1.1ゆるキャラとは何か
「ゆるキャラとは、「ゆるいマスコットキャラクター」を略したもので、イベント、各種キャンペーン、地域おこし、名産品の紹介などのような地域全般の情報PR、企業・団体のコーポレートアイデンティティなどで使用されるマスコットキャラクターのことである。狭義では、対象が国や地方公共団体、その他の公共機関等のマスコットキャラクターで着ぐるみ化されているものに限られるが、広義では大企業のプロモーションキャラクター等も含まれる」 (ウィキペデア)。
「ゆるキャラ」という名称は漫画家・エッセイストであるみうらじゅんが考案したとされ、みうらじゅんも自分が命名者だと自認している。2006年にテレビ東京で放送された「TVチャンピオン ゆるキャラ日本一決定戦」では、冒頭で「ゆるキャラ3か条」というものが紹介されていた。彼が言うには、「ゆるキャラ」として認められるものは次の三条件を満たしていなければならない。「①郷土愛に満ち溢れた強いメッセージ性があること、②立ち居振る舞いが不安定かつユニークであること、③愛すべき、ゆるさ、を持ち合わせていることの三つである。」 (みうらじゅん、2006)
1.2ゆるキャラの目的
ゆるキャラの目的はいくつかあるが、主に「地域のPR効果」を挙げているところが多いようである。例えば、2011年のグランプリで優勝した「くまモン」はもともと、九州新幹線全線開業(2011年3月)に向け、熊本県が取り組んだPRキャンペーンのキャラクターとして生まれた。2014年11月現在、くまモンのツイッターフォロワー数は約35.2万人、ユーチューブ「くまモン体操」など再生回数は約265万回を超えている。くまモンの関連本もいくつか出版され、くまモンのグッズもいたるところで販売され、海外進出も順調に行っている。「2013年に発表した地方経済総合研究所による統計では「九州で最も印象に残る情報発信を行っている県」という質問に対して、熊本県は九州内では6位から2位、関西では6位から3位、首都圏では7位から5位へ上昇(2010年調査結果との比較)。また、熊本県への訪問頻度が増えたという回答が全体で10%増加、関西では23%増加しており、PR効果が出ている。」 (ウィキペデア)。
2.先行研究
地域活性化は、世界中どこの国でも重視される問題である。「地域活性化とは、地域が衰えた経済力や人々の意欲を向上させたり、人口を維持したり増やしたりするために行う諸活動のことである」。 地域活性化には、様々な方法があり、例えば、産業の創出・立てなおし、人口流出の歯止め・新規住民の呼び込み、都市開発、再開発などがあげられる。そのうち、ゆるキャラも一つの方法として活かされている。

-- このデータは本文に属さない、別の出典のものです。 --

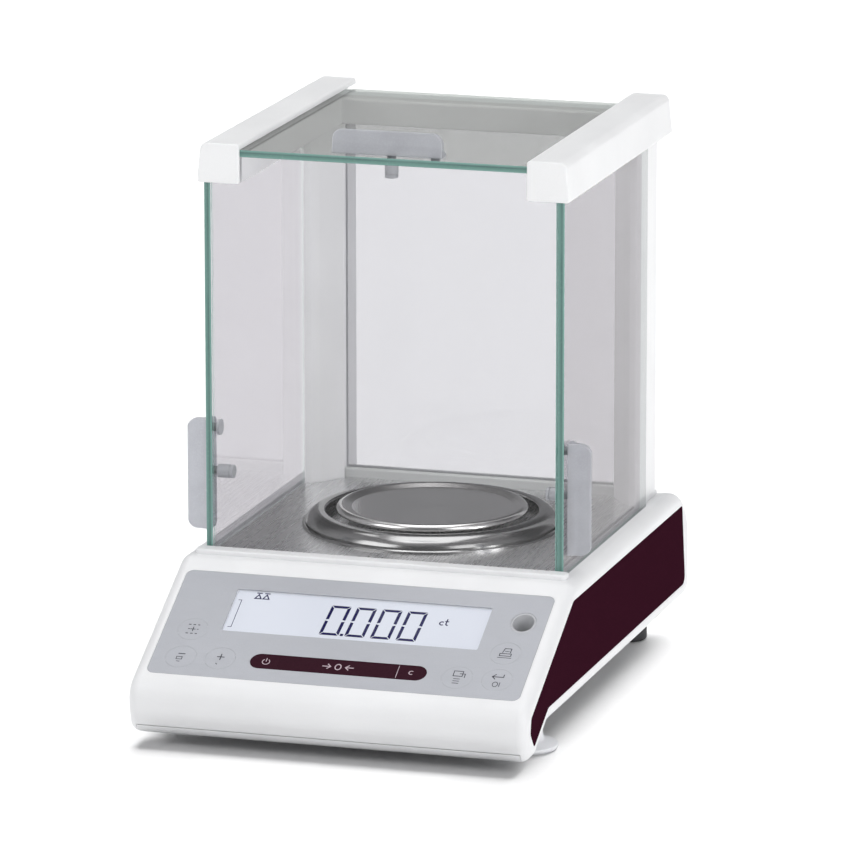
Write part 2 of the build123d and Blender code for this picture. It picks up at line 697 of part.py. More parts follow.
with BuildPart() as rear_crossbeam:
    with BuildSketch(Plane.YZ):
        with BuildLine():
            FilletPolyline(
                (102.0, rail_z),
                (102.0, top_glass_z - 0.1),
                (122.5, top_glass_z - 0.1),
                (122.5, rail_z),
                radius=[0.8, 1.5, 2.5, 0.8],
                close=True,
            )
        make_face()
    extrude(amount=68, both=True)
finish(rear_crossbeam, "rear_crossbeam")

rail_front_y = front_y - 1.6
rail_outline = [(68.0, rail_z), (88.1, rail_z), (86.3, rail_top_z), (68.0, rail_top_z)]
for name, side in (("left_rail", -1), ("right_rail", 1)):
    with BuildPart() as rail:
        with BuildSketch(Plane.XZ.offset(-rail_front_y)):
            with BuildLine():
                FilletPolyline(*[(side * x, z) for x, z in rail_outline], radius=[0.8, 1.2, 3.4, 1.6], close=True)
            make_face()
        extrude(amount=-(rail_rear_y - rail_front_y))
        fillet(rail.edges().group_by(Axis.Y)[0], radius=0.7)
        with BuildSketch(Plane.XZ.offset(-(front_y - fit))):
            with Locations((side * 83.9, rail_z)):
                Rectangle(3.8, 2 * 4.6)
            with Locations((side * 70, (top_glass_z + glass / 2))):
                Rectangle(8.4, glass + 2 * fit)
        extrude(amount=-200, mode=Mode.SUBTRACT)
        with Locations((side * 74, front_y + glass / 2, rail_z)):
            Box(16, glass + 2 * fit, 2 * (top_glass_z - 0.1 - rail_z), mode=Mode.SUBTRACT)
        with Locations((side * 75.2, 28, rail_z)):
            Box(8.6, 140, 2 * 9, mode=Mode.SUBTRACT)
        with Locations((side * 76.5, 112.5, rail_z)):
            Box(6.2, 12.2, 2 * 6.2, mode=Mode.SUBTRACT)
    finish(rail, name)

# ---- Sliding doors, their handles and pegs -------------------------------------------------------
door_length = 142.5
door_low_z, door_top_z = deck_z - 1.9, 246.0
handle_y = front_y + 6.5
handle_l, handle_z = 52.0, 103.6
fin_reach = 11.2
peg_y = 3.2
long_peg_x, short_peg_x = 1.2, 21.8
peg_r = 1.9
peg_sink = 1.1
handle_section = [
    (-1.2, 0),
    (9.5, 0),
    (9.5, 1.7),
    (2.8, 1.7),
    (1.5, fin_reach),
    (-0.4, fin_reach),
    (0.2, 4.5),
]
handle_radii = [0.6, 0.8, 0.8, 3.5, 0.9, 0.9, 6.0]


def handle(short_x):
    """Plate lying on the XY plane with a fin standing up from it; short_x places one peg."""
    with BuildPart() as solid:
        with BuildSketch(Plane.YZ.offset(-handle_l / 2)):
            with BuildLine():
                FilletPolyline(*handle_section, radius=handle_radii, close=True)
            make_face()
        extrude(amount=handle_l)
        with BuildSketch(Plane.XZ):
            with Locations((0, fin_reach / 2 - 5)):
                RectangleRounded(handle_l, fin_reach + 10, 5)
        extrude(amount=20, both=True, mode=Mode.INTERSECT)
        with BuildSketch(Plane.XY):
            with Locations((0, 9.5 - 15)):
                RectangleRounded(handle_l, 30, 4)
        extrude(amount=20, mode=Mode.INTERSECT)
        with Locations((copysign(long_peg_x, short_x), peg_y, 0), (short_x, peg_y, 0)):
            Cylinder(peg_r + run, 2 * peg_sink + 0.1, mode=Mode.SUBTRACT)
    return solid.part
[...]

秋月高太郎は「ゆるキャラ論序説」の中でゆるキャラと呼ばれているものの正体について、共時的かつ通時的な視点から明らかにし、さらにキャラクター論の視点から、キャラクターとしてのゆるキャラの位置付けについて考察した。ゆるキャラはただの「キャラ」ではなく、それぞれ、さまざまな「設定」が付与されている。身長、体重、性格、好き嫌い、特技など、詳細なプロフィールを持っている。
今までの主な「ゆるキャラ」についての研究は文化の面から行われているものが多いようだが、「ご当地キャラクター」(くまモンを除く)による地域への影響を詳しく研究しているものはまだ少ない。例えば、青木貞茂(2014)は、無表情な日本のキャラクターと人間的な欧米のキャラクターとの比較を通して、今のキャラクター・ブームを文化の深層にいたるレベルで考察し、日本社会の本質を語った。相原博之(2007)はキャラクターなしでは生きていけない日本を語り、キャラクターと日本人の強固な精神的絆を読み解いた。